China is already testing a situation by sending war planes more frequently into Taiwanese airspace.
There is a view, voiced notably by Professor John Blaxland of the ANU, that China has too much to lose by war. Its economy depends on trade and trade is the second casualty of war (after truth).
But even if China would pull back from the ultimate step because of the cost, it still needs to be deterred. It needs to know actions have consequences. Letting China know that is a scary process. It involves public talk of frightening scenarios. That's what deterrence is.
So we will be scared. Our quiet period of enjoying our apparent distance from nasty distant places is over. It was an illusion, anyway, but now the illusion is gone.
In the old Cold War, people had nightmares about nuclear annihilation. As well they - we - might. There were numerous moments of mechanical or human error where the button was nearly pressed. Early-warning systems mistook natural phenomena like sunlight on a cloud as an attack.
To just list one incident: on November 9, 1979, the US national security adviser, Zbigniew Brzezinski, was awakened to be told the North American Aerospace Defense Command (NORAD) was reporting a Soviet missile attack. The false alarm turned out to be the fault of an overworked computer system.
There is a brilliant sequence in the Oscar-winning documentary, The Fog of War, where President Kennedy is discussing how to deal with the imminent arrival in Cuba of Soviet nuclear-armed missiles. The military in the form of gung-ho General Curtis LeMay is urging the bombing of the missile sites on the island and so war, non-nuclear war, initially, but if we know anything we know that controlling war is hard.
On the other side is Tommy Thompson, a former US ambassador to Moscow, who actually knew the Soviet leader Khrushchev well. Thompson told the president Nikita Khrushchev wanted a way out.
Give him a ladder to climb down without losing face was the gist of the diplomat's advice. The gist of the general's was "let slip the dogs of war".
Kennedy in his wisdom chose peace. But it was that close.
In the end, the first Cold War ended when the United States defeated the Soviet Union economically. There were a raft of factors but central to them was that the cost of confrontation was simply too high for a moribund economy.

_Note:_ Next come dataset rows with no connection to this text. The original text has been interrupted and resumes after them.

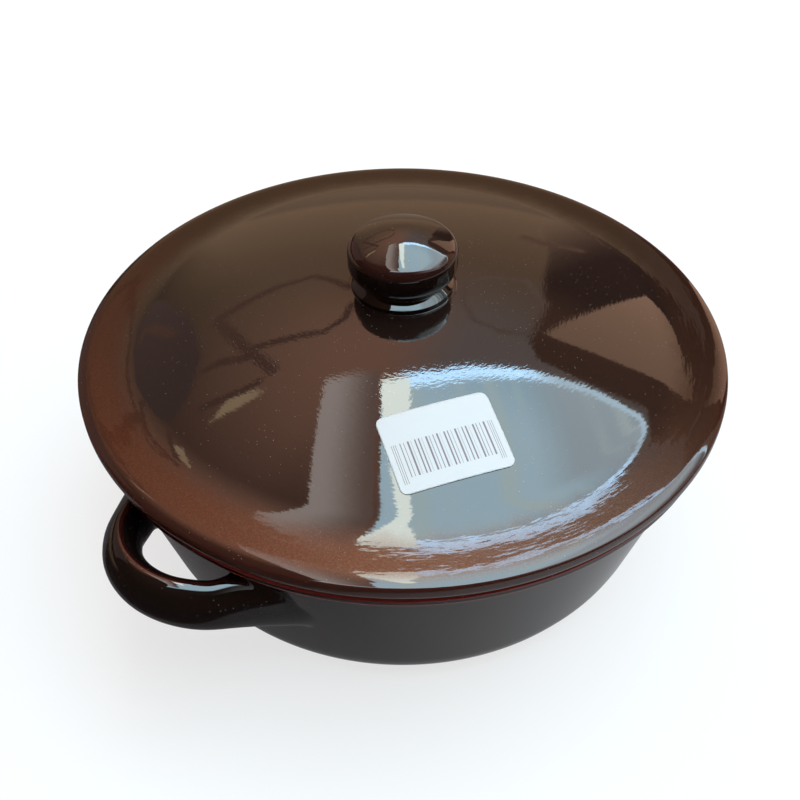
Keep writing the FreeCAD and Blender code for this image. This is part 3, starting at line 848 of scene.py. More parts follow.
def fillet(line, middle):
    """Points that lead a line out of the wall, up to where the strap is free."""
    handle = casserole().handle
    foot = cut_line(line, 0.0)[0]
    free = cut_line(line, handle.fillet)[0]
    bearing = math.atan2(foot.y, foot.x)
    normal = wall_normal(bearing)
    outwards = foot - middle
    outwards = (outwards - normal * outwards.dot(normal)).normalized()
    spread = foot + outwards * handle.fillet
    rim_spot = wall_spot(math.atan2(spread.y, spread.x), spread.z)
    rim_spot -= normal * CONTACT_SINK
    points = [foot.lerp(middle, HIDDEN_SHARE) - normal * HIDDEN_DEPTH]
    for step in range(FILLET_STEPS):
        place = step / FILLET_STEPS
        points.append(
            rim_spot * (1 - place) ** 2 + foot * (2 * place * (1 - place)) + free * place ** 2)
    return points


def spread_line(line, count):
    """A line with its points spaced evenly."""
    lengths = [0.0]
    for near, far in zip(line, line[1:]):
        lengths.append(lengths[-1] + (far - near).length)
    points = []
    index = 0
    for step in range(count + 1):
        target = lengths[-1] * step / count
        while index < len(line) - 2 and lengths[index + 1] < target:
            index += 1
        span = lengths[index + 1] - lengths[index]
        points.append(line[index].lerp(line[index + 1], (target - lengths[index]) / span))
    return points


def strap_mesh(name):
    """Closed mesh of a strap on the +X side, flowing into the wall at both roots."""
    handle = casserole().handle
    middles = [wall_spot(handle.root_bearing * side, PAN_HIGH.z - handle.root_drop)
               for side in (1, -1)]
    lines = []
    for line in strap_lines():
        first = fillet(line, middles[0])
        last = fillet(line[::-1], middles[1])
        free = cut_line(cut_line(line, handle.fillet)[::-1], handle.fillet)[::-1]
        lines.append(first + spread_line(free, STRAP_STEPS) + last[::-1])
    mesh = bmesh.new()
    thin = mesh.verts.layers.float.new("thin")
    grid = [[mesh.verts.new(point) for point in line] for line in lines]
    for index, line in enumerate(grid):
        rise = abs(math.sin(math.tau * index / STRAP_SIDES))
        for vert in line:
            vert[thin] = max(0.0, (rise - RIDGE_SHOULDER) / (1 - RIDGE_SHOULDER))
        beside = grid[index - 1]
        for step in range(len(line) - 1):
            mesh.faces.new((beside[step], line[step], line[step + 1], beside[step + 1]))
    for end in (0, -1):
        rim = [line[end] for line in grid]
        centre = mesh.verts.new(sum((vert.co for vert in rim), Vector()) / len(rim))
        for index, vert in enumerate(rim):
            mesh.faces.new((rim[index - 1], vert, centre))
    bmesh.ops.recalc_face_normals(mesh, faces=mesh.faces)
    mesh.normal_update()
    for vert in mesh.verts:
        vert.co -= vert.normal * pulled_wave(vert.co)
    result = bpy.data.meshes.new(name)
    mesh.to_mesh(result)
    mesh.free()
    return result


def pulled_wave(point):
    """Depth of the waves that the pulling hand leaves, never outwards."""
    handle = casserole().handle
    wave = noise.noise(point / handle.wave_size) * 0.5 + 0.5
    return LEAST_SINK + handle.wave * max(0.0, min(1.0, wave))


# Paper label

LABEL_CELL = 0.5 * MM
PAPER_LIFT = 0.03 * MM
DROP_STEPS = 6


def label_place():
    """Placement of the label's flat sheet over the dome."""
    label = casserole().label
    dome = Dome()
    distance = LID_HIGH.x - label.inset
    lean = dome.flank_tilt_at(distance)
    way = Vector((math.cos(label.bearing), math.sin(label.bearing), 0.0)) * distance
    turned = Matrix.Rotation(label.bearing, 4, "Z") @ Matrix.Rotation(lean, 4, "Y")
    turned = turned @ Matrix.Rotation(label.turn - label.bearing, 4, "Z")
    return Matrix.Translation(way + Vector((0, 0, dome.level(distance)))) @ turned


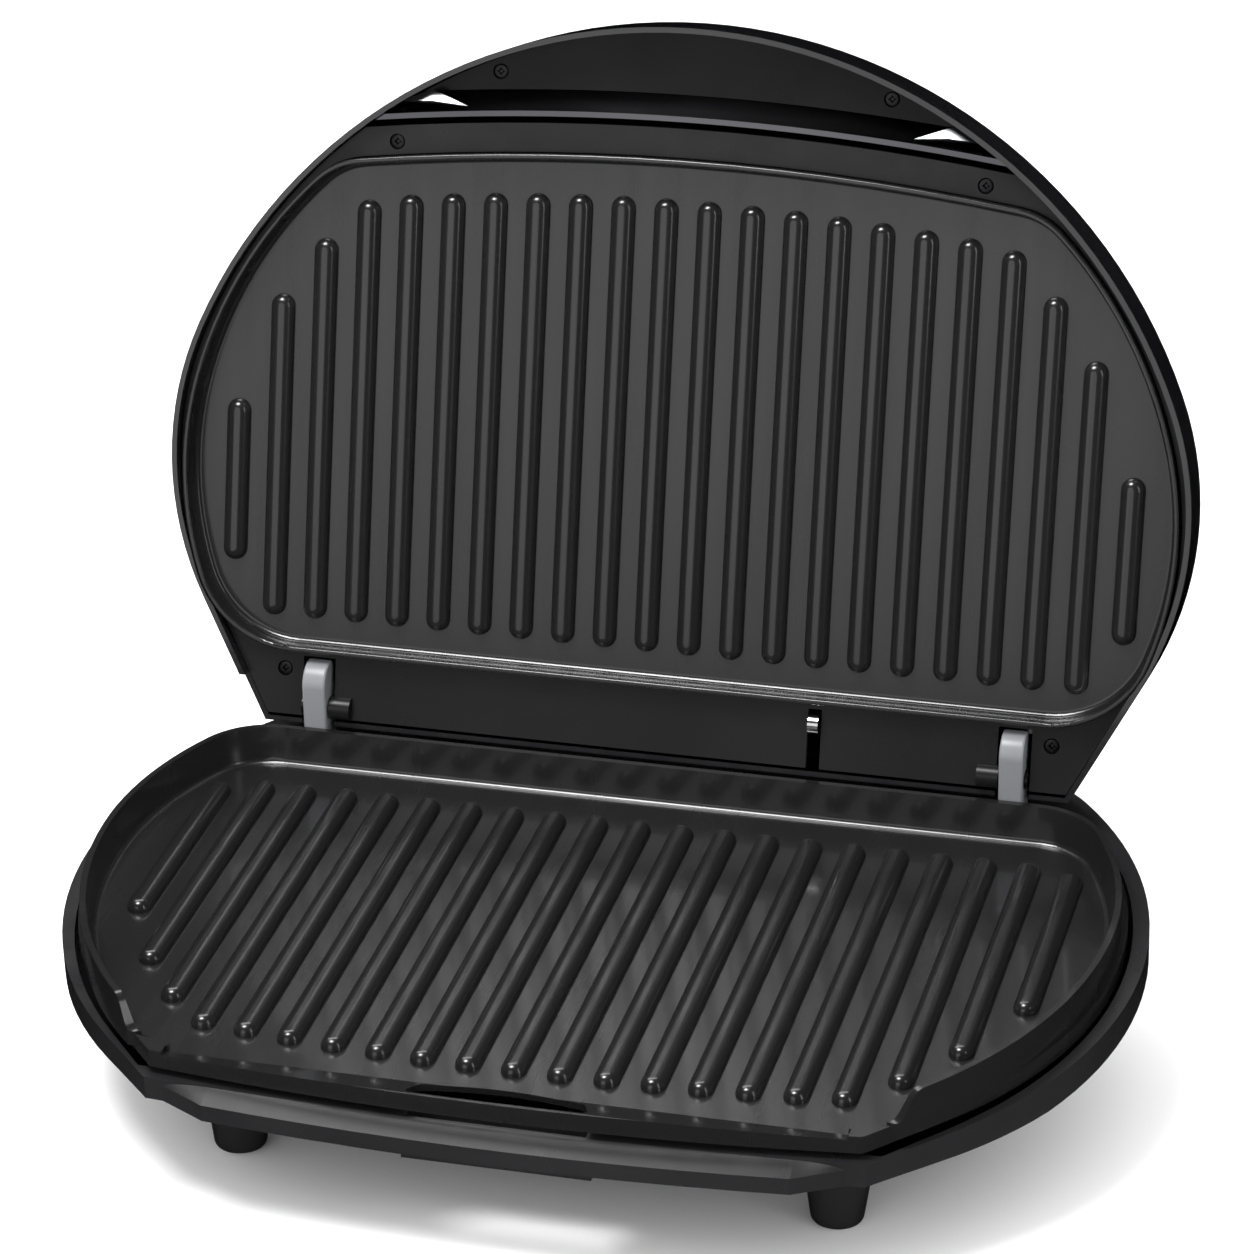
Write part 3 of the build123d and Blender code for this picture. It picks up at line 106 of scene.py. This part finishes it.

We are approaching that scary world of confrontation. We are not there yet but it's hard to see how it won't come if China continues its assertion in the northern Pacific and then further afield - like the south Pacific.
In contrast to Australia, New Zealand is taking a softer approach. It's not been forthright in its condemnation of the stamping on democratic activism in Hong Kong, for example. But in the longer run, the hard choices remain.
China has urged "some individual politicians in Australia" to "shake off the Cold War mentality", as its Foreign Ministry spokesman Zhao Lijian put it.
But it's not as easy as that.
The basic question remains: if China is determined to expand its control to do to Taiwan what it has done to Hong Kong, how should the United States respond? And how should Australia respond?
If not deterrence and the preparation for war, then what?
- Steve Evans is a Canberra Times reporter.